**COLLECTED DATA**
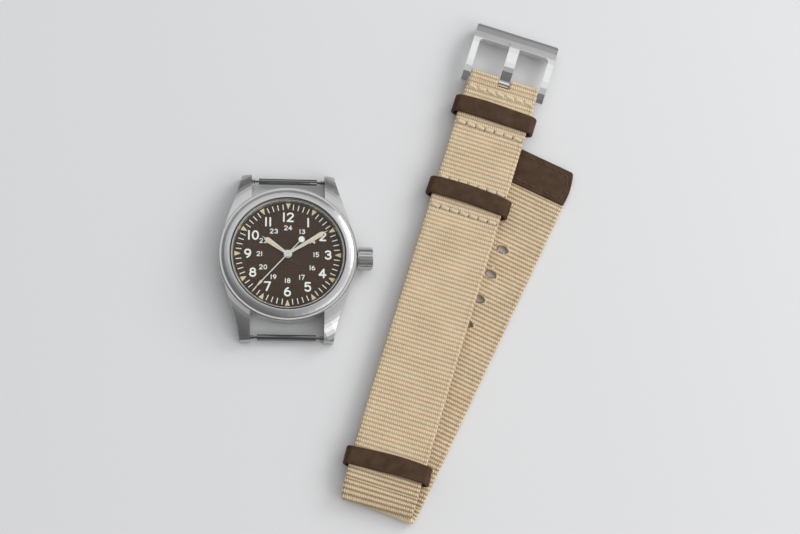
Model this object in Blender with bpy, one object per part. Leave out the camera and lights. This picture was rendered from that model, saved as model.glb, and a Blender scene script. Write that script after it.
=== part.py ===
"""A hand-wound field wristwatch, taken off its strap.

The watch head lies on its case back with its spring bars in the lugs. The folded webbing strap,
with its leather keepers and its buckle, lies beside it on the same plane.

Origin: centre of the case back's outer face. +Z goes out through the crystal, +Y to 12 o'clock
and +X to the crown. Dimensions are in millimetres and angles in degrees until a mesh is made.
"""

import math

import bmesh
import bpy
from mathutils import Matrix

MM = 0.001

# ---- facets on round pieces ----
ROUND = 56
MEDIUM = 32
SMALL = 16
TINY = 8

# ---- case ----
CASE_RADIUS = 19.0
CASE_TOP = 7.5
CASE_BOTTOM = 0.75
WALL_LOW = 3.9
WALL_HIGH = 6.9
BEZEL_RADIUS = 18.1
BEZEL_INNER = 15.85
BEZEL_LEDGE = 15.45
BEZEL_LOW = 6.93
BEZEL_TOP = 8.3
SEAT_GAP = 0.03
CRYSTAL_RADIUS = 15.5
CRYSTAL_LOW = 7.55
CRYSTAL_EDGE = 8.45
WATCH_HEIGHT = 9.5
MOVEMENT_BORE = 15.4
BACK_RADIUS = 16.9
BACK_RECESS = 17.0
BACK_THICK = 0.8
BACK_RIM = 1.3
BACK_SHELF = 1.7

# ---- lugs and spring bars ----
LUG_WIDTH = 20.1
LUG_TIP_Y = 23.5
LUG_TIP_X = 12.75
LUG_ROOT = (18.16, 4.87)
LUG_TIP_RADIUS = 27.0
LUG_TOP = 7.12
LUG_TIP_TOP = 2.9
LUG_TIP_LOW = 0.3
BAR_Y = 22.25
BAR_Z = 1.95
BAR_TUBE_RADIUS = 0.85
BAR_TUBE_LENGTH = 16.0
BAR_BORE = 0.6
BAR_MOUTH = 0.5
BAR_PIN_RADIUS = 0.38
BAR_FLANGE_RADIUS = 0.62
BAR_PIN_DEPTH = 0.85

# ---- dial and hands ----
DIAL_RADIUS = 15.3
DIAL_LOW = 6.15
DIAL_TOP = 6.55
DIAL_HOLE = 0.95
REHAUT_LOW_RADIUS = 14.75
REHAUT_TOP_RADIUS = 15.15
REHAUT_OUTER = 15.35
HOUR_HEADING = 304.8
MINUTE_HEADING = 57.7
SECOND_HEADING = 222.0
HOUR_HAND_Z = (6.78, 6.93)
MINUTE_HAND_Z = (7.02, 7.15)
SECOND_HAND_Z = (7.22, 7.32)

# ---- movement: places ----
PLATE_RADIUS = 12.8
ARBOR_SPACING = 4.6
THIRD_HEADING = 185.0
ESCAPE_SPACING = 4.62
ESCAPE_HEADING = 245.0
BARREL_SPACING = 6.4
CROWN_WHEEL_X = 8.1
MINUTE_WHEEL_SPACING = 3.2
MINUTE_WHEEL_HEADING = -60.0
BALANCE_CENTRE = (2.2, -8.2)
BALANCE_FOOT = (8.67, -6.77)
FORK_FROM_ESCAPE = 2.45
STEM_Z = 3.95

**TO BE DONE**
Only the lines from the first line of the material above through the line that contains "off its strap." should be quoted, each one exactly.

**FINAL RESULT**
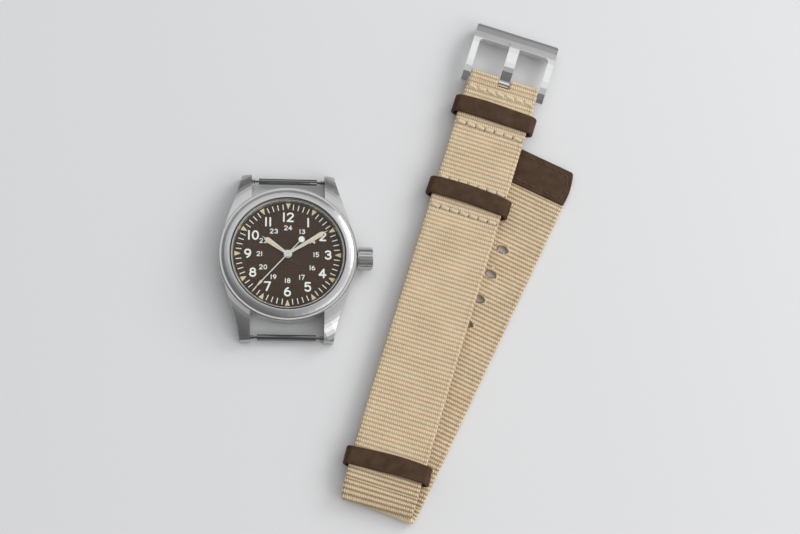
Model this object in Blender with bpy, one object per part. Leave out the camera and lights. This picture was rendered from that model, saved as model.glb, and a Blender scene script. Write that script after it.
=== part.py ===
"""A hand-wound field wristwatch, taken off its strap.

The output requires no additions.